▶ [Short task]: Take the listing and print it in full, exactly as given.

### Information shown ###

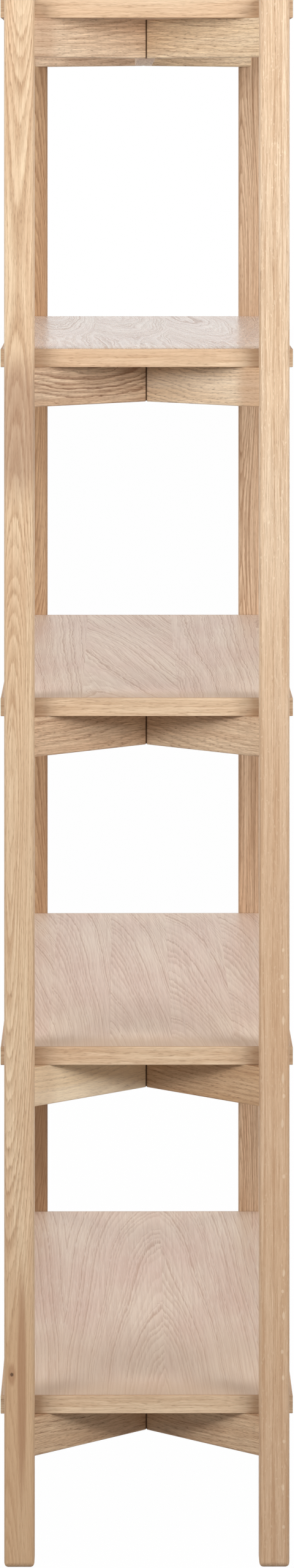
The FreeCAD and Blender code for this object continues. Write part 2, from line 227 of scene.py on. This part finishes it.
def early_wood(tree, split, shares, cut):
    """How open the wood is, from the growth rings. They are tubes round a pith that lies beside the
    piece and swings along it, so a flat-sawn face shows arches and a quarter-sawn one lines."""
    swing, swing_length, swing_peak = cut["swing"]
    turns = 2 * math.pi / (swing_length * MM)
    angle = node(
        tree,
        "ShaderNodeMath",
        {"operation": "MULTIPLY_ADD"},
        {0: split.outputs["X"], 1: turns, 2: -turns * swing_peak * MM},
    )
    wave = node(tree, "ShaderNodeMath", {"operation": "COSINE"}, {0: angle.outputs[0]})
    swung = node(
        tree,
        "ShaderNodeMath",
        {"operation": "MULTIPLY_ADD"},
        {0: wave.outputs[0], 1: swing * MM, 2: cut["pith_depth"] * MM},
    )
    sloped = node(
        tree,
        "ShaderNodeMath",
        {"operation": "MULTIPLY_ADD"},
        {0: split.outputs["X"], 1: cut["slope"], 2: swung.outputs[0]},
    )
    pith = node(tree, "ShaderNodeMath", {"operation": "ADD"}, {0: shares["wander"], 1: sloped.outputs[0]})
    deep = node(tree, "ShaderNodeMath", {"operation": "ADD"}, {0: split.outputs["Z"], 1: pith.outputs[0]})
    aside = node(
        tree, "ShaderNodeMath", {"operation": "ADD"}, {0: split.outputs["Y"], 1: cut["pith_aside"] * MM}
    )
    from_pith = node(tree, "ShaderNodeCombineXYZ", inputs={"Y": aside.outputs[0], "Z": deep.outputs[0]})
    radius = node(tree, "ShaderNodeVectorMath", {"operation": "LENGTH"}, {0: from_pith.outputs[0]})
    rippled = node(
        tree, "ShaderNodeMath", {"operation": "ADD"}, {0: shares["ripple"], 1: radius.outputs["Value"]}
    )
    feathered = node(
        tree, "ShaderNodeMath", {"operation": "ADD"}, {0: shares["feather"], 1: rippled.outputs[0]}
    )
    years = node(
        tree,
        "ShaderNodeMath",
        {"operation": "MULTIPLY"},
        {0: feathered.outputs[0], 1: 1 / (cut["ring"] * MM)},
    )
    slow_years = node(
        tree, "ShaderNodeMath", {"operation": "MULTIPLY"}, {0: years.outputs[0], 1: YEARS_PACE}
    )
    uneven = node(
        tree,
        "ShaderNodeTexNoise",
        {"noise_dimensions": "1D"},
        {"W": slow_years.outputs[0], "Scale": 1.0, "Detail": 1.0},
    )
    ring = node(
        tree,
        "ShaderNodeMath",
        {"operation": "MULTIPLY_ADD"},
        {0: uneven.outputs["Fac"], 1: YEARS_SHIFT, 2: years.outputs[0]},
    )
    phase = node(tree, "ShaderNodeMath", {"operation": "FRACT"}, {0: ring.outputs[0]}).outputs[0]
    year = node(tree, "ShaderNodeMath", {"operation": "FLOOR"}, {0: ring.outputs[0]})
    vigour = node(tree, "ShaderNodeTexWhiteNoise", {"noise_dimensions": "1D"}, {"W": year.outputs[0]})
    bold = node(
        tree, "ShaderNodeMapRange", inputs={"Value": vigour.outputs["Value"], "To Min": cut["least_bold"]}
    )
    # The early wood starts with a sharp edge and fades into the late wood
    fade = node(
        tree,
        "ShaderNodeMapRange",
        {"interpolation_type": "SMOOTHSTEP"},
        {"Value": phase, "From Max": cut["early"], "To Min": 1.0, "To Max": 0.0},
    )
    onset = node(
        tree,
        "ShaderNodeMapRange",
        {"interpolation_type": "SMOOTHSTEP"},
        {"Value": phase, "From Min": ONSET, "From Max": 1.0},
    )
    open_wood = node(
        tree, "ShaderNodeMath", {"operation": "MAXIMUM"}, {0: fade.outputs[0], 1: onset.outputs[0]}
    )
    early = node(
        tree, "ShaderNodeMath", {"operation": "MULTIPLY"}, {0: open_wood.outputs[0], 1: bold.outputs[0]}
    )
    return early.outputs[0]


def veneer_edge(tree, split, cut):
    """The edge of the veneer, which shows as a fine dark line above and below a strip."""
    height = node(tree, "ShaderNodeMath", {"operation": "ABSOLUTE"}, {0: split.outputs["Z"]})
    edge = cut["veneer_line"] * MM
    veneer = node(
        tree,
        "ShaderNodeMapRange",
        inputs={
            "Value": height.outputs[0],
            "From Min": edge - VENEER_FADE * MM,
            "From Max": edge,
            "To Max": VENEER_SHARE,
        },
    )
    return veneer.outputs[0]


def mitre_glue(tree, place, cut):
    """The mitre's joint on the centre line, drawn as wide as it needs to show."""
    split = node(tree, "ShaderNodeSeparateXYZ", inputs={0: place})
    off_centre = node(tree, "ShaderNodeMath", {"operation": "ABSOLUTE"}, {0: split.outputs["Y"]})
    half = cut["glue_line"] * MM / 2
    glue = node(
        tree,
        "ShaderNodeMapRange",
        inputs={
            "Value": off_centre.outputs[0],
            "From Min": half / 2,
            "From Max": half,
            "To Min": GLUE_SHARE,
            "To Max": 0.0,
        },
    )
    return glue.outputs[0]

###

▶ [Expected answer]:
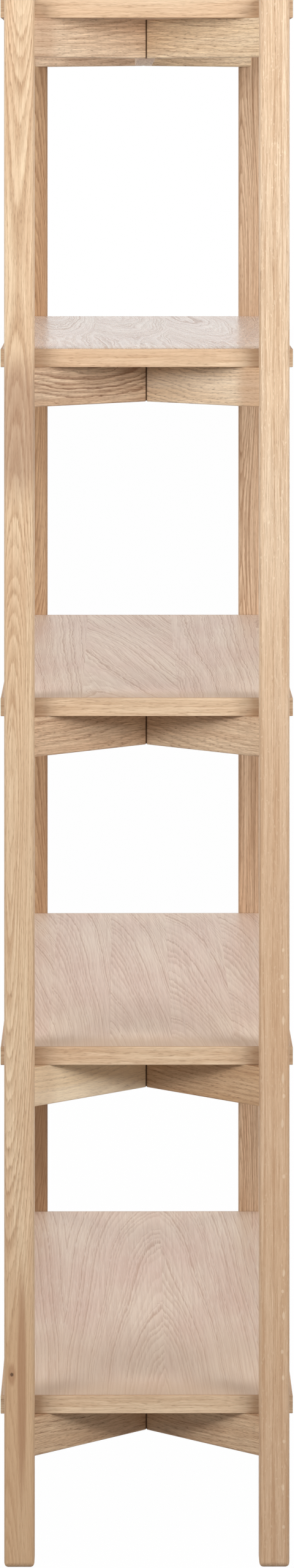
The FreeCAD and Blender code for this object continues. Write part 2, from line 227 of scene.py on. This part finishes it.
def early_wood(tree, split, shares, cut):
    """How open the wood is, from the growth rings. They are tubes round a pith that lies beside the
    piece and swings along it, so a flat-sawn face shows arches and a quarter-sawn one lines."""
    swing, swing_length, swing_peak = cut["swing"]
    turns = 2 * math.pi / (swing_length * MM)
    angle = node(
        tree,
        "ShaderNodeMath",
        {"operation": "MULTIPLY_ADD"},
        {0: split.outputs["X"], 1: turns, 2: -turns * swing_peak * MM},
    )
    wave = node(tree, "ShaderNodeMath", {"operation": "COSINE"}, {0: angle.outputs[0]})
    swung = node(
        tree,
        "ShaderNodeMath",
        {"operation": "MULTIPLY_ADD"},
        {0: wave.outputs[0], 1: swing * MM, 2: cut["pith_depth"] * MM},
    )
    sloped = node(
        tree,
        "ShaderNodeMath",
        {"operation": "MULTIPLY_ADD"},
        {0: split.outputs["X"], 1: cut["slope"], 2: swung.outputs[0]},
    )
    pith = node(tree, "ShaderNodeMath", {"operation": "ADD"}, {0: shares["wander"], 1: sloped.outputs[0]})
    deep = node(tree, "ShaderNodeMath", {"operation": "ADD"}, {0: split.outputs["Z"], 1: pith.outputs[0]})
    aside = node(
        tree, "ShaderNodeMath", {"operation": "ADD"}, {0: split.outputs["Y"], 1: cut["pith_aside"] * MM}
    )
    from_pith = node(tree, "ShaderNodeCombineXYZ", inputs={"Y": aside.outputs[0], "Z": deep.outputs[0]})
    radius = node(tree, "ShaderNodeVectorMath", {"operation": "LENGTH"}, {0: from_pith.outputs[0]})
    rippled = node(
        tree, "ShaderNodeMath", {"operation": "ADD"}, {0: shares["ripple"], 1: radius.outputs["Value"]}
    )
    feathered = node(
        tree, "ShaderNodeMath", {"operation": "ADD"}, {0: shares["feather"], 1: rippled.outputs[0]}
    )
    years = node(
        tree,
        "ShaderNodeMath",
        {"operation": "MULTIPLY"},
        {0: feathered.outputs[0], 1: 1 / (cut["ring"] * MM)},
    )
    slow_years = node(
        tree, "ShaderNodeMath", {"operation": "MULTIPLY"}, {0: years.outputs[0], 1: YEARS_PACE}
    )
    uneven = node(
        tree,
        "ShaderNodeTexNoise",
        {"noise_dimensions": "1D"},
        {"W": slow_years.outputs[0], "Scale": 1.0, "Detail": 1.0},
    )
    ring = node(
        tree,
        "ShaderNodeMath",
        {"operation": "MULTIPLY_ADD"},
        {0: uneven.outputs["Fac"], 1: YEARS_SHIFT, 2: years.outputs[0]},
    )
    phase = node(tree, "ShaderNodeMath", {"operation": "FRACT"}, {0: ring.outputs[0]}).outputs[0]
    year = node(tree, "ShaderNodeMath", {"operation": "FLOOR"}, {0: ring.outputs[0]})
    vigour = node(tree, "ShaderNodeTexWhiteNoise", {"noise_dimensions": "1D"}, {"W": year.outputs[0]})
    bold = node(
        tree, "ShaderNodeMapRange", inputs={"Value": vigour.outputs["Value"], "To Min": cut["least_bold"]}
    )
    # The early wood starts with a sharp edge and fades into the late wood
    fade = node(
        tree,
        "ShaderNodeMapRange",
        {"interpolation_type": "SMOOTHSTEP"},
        {"Value": phase, "From Max": cut["early"], "To Min": 1.0, "To Max": 0.0},
    )
    onset = node(
        tree,
        "ShaderNodeMapRange",
        {"interpolation_type": "SMOOTHSTEP"},
        {"Value": phase, "From Min": ONSET, "From Max": 1.0},
    )
    open_wood = node(
        tree, "ShaderNodeMath", {"operation": "MAXIMUM"}, {0: fade.outputs[0], 1: onset.outputs[0]}
    )
    early = node(
        tree, "ShaderNodeMath", {"operation": "MULTIPLY"}, {0: open_wood.outputs[0], 1: bold.outputs[0]}
    )
    return early.outputs[0]


def veneer_edge(tree, split, cut):
    """The edge of the veneer, which shows as a fine dark line above and below a strip."""
    height = node(tree, "ShaderNodeMath", {"operation": "ABSOLUTE"}, {0: split.outputs["Z"]})
    edge = cut["veneer_line"] * MM
    veneer = node(
        tree,
        "ShaderNodeMapRange",
        inputs={
            "Value": height.outputs[0],
            "From Min": edge - VENEER_FADE * MM,
            "From Max": edge,
            "To Max": VENEER_SHARE,
        },
    )
    return veneer.outputs[0]


def mitre_glue(tree, place, cut):
    """The mitre's joint on the centre line, drawn as wide as it needs to show."""
    split = node(tree, "ShaderNodeSeparateXYZ", inputs={0: place})
    off_centre = node(tree, "ShaderNodeMath", {"operation": "ABSOLUTE"}, {0: split.outputs["Y"]})
    half = cut["glue_line"] * MM / 2
    glue = node(
        tree,
        "ShaderNodeMapRange",
        inputs={
            "Value": off_centre.outputs[0],
            "From Min": half / 2,
            "From Max": half,
            "To Min": GLUE_SHARE,
            "To Max": 0.0,
        },
    )
    return glue.outputs[0]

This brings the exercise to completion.